Chris, Substack CEO and Mills, Substack head of Design, talk about Emma and what she did, how she did it and what she wanted, in the first 5 minutes of this video.
For Substack, this became a coming-of-age moment where the platform generated content and attention that escaped its walled garden, spawning memes like this one:
Spam has a bright future
Long ago, when spam came in through a slot in your front door, the tangible cost of paper, postage, farming address mailing lists, etc. was a deterrent.

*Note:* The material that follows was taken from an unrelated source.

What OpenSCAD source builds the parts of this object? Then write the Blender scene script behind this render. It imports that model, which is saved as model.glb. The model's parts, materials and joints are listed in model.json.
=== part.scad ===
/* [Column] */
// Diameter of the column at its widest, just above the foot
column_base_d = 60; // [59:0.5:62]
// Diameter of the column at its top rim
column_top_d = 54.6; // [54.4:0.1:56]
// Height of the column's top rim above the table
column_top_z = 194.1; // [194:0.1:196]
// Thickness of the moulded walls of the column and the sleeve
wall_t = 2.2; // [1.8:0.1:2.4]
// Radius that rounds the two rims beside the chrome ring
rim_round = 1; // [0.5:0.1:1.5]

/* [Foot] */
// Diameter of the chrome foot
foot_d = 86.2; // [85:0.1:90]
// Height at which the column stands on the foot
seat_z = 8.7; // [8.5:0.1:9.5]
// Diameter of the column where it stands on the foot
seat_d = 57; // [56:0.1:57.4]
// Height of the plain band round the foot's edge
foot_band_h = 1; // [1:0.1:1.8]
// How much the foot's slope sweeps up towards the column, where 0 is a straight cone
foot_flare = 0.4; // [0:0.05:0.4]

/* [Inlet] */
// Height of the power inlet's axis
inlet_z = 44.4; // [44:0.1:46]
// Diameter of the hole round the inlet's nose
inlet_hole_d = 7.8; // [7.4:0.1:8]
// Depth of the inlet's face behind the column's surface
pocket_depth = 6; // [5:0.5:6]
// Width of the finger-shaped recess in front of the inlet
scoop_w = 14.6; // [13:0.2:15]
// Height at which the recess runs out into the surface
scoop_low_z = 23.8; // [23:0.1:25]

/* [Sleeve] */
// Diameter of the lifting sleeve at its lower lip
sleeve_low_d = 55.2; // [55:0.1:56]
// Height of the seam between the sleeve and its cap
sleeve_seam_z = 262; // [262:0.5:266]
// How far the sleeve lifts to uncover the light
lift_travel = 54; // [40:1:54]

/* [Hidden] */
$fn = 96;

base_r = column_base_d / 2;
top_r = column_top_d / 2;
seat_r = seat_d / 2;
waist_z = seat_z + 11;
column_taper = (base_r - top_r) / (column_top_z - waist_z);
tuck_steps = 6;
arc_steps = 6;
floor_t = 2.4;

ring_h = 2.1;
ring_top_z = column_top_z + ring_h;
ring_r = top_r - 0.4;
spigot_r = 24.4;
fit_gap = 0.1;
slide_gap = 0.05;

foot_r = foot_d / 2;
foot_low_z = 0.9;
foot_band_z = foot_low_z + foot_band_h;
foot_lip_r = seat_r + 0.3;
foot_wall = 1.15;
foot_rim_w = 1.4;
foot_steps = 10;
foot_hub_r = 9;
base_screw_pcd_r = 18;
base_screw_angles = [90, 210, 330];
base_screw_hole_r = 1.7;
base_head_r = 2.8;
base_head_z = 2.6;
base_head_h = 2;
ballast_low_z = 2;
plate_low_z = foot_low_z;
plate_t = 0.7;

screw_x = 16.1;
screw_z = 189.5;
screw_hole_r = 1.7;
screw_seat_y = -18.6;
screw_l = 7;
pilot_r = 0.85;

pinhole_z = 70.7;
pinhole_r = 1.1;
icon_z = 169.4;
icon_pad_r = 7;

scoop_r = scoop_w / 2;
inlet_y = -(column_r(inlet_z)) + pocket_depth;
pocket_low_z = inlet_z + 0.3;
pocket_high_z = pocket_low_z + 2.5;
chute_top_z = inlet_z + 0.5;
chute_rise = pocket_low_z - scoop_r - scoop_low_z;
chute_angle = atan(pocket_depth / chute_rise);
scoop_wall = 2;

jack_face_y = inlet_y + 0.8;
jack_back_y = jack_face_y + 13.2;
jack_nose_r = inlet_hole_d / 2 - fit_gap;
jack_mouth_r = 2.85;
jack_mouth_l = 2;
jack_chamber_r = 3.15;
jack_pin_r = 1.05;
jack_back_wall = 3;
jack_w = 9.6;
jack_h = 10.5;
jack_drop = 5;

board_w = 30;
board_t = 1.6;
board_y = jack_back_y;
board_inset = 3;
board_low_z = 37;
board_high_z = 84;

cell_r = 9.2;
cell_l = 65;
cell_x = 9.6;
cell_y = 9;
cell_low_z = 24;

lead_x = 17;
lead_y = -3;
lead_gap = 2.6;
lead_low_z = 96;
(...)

Comparable digital costs are negligible. The incremental cost of sending 100,000 emails versus 1,000 is minimal. Just like Substack shut down Emma Horsedick (Don’t Laugh) pretty quick, there are plenty of countermeasures and mitigations available. Many are expressly to tell bots from humans.
Cliff built his honeypot 40 years ago—kicking off modern intrusion detection—and today’s cybersecurity experts keep inventing new defenses for every new hacker trick.
AI was undoubtedly behind the clever comments Emma posted; likely also the key phrase in my HSP bot forms.
In a constant race to a bottom we never seem to reach—AI is powering a new arms race, unbottling a bunch of techniques to up spam and bot attacks, while it’s also being used to prevent them.
Spam evolved from hacking; bots evolved from Spam. I wonder what’s next?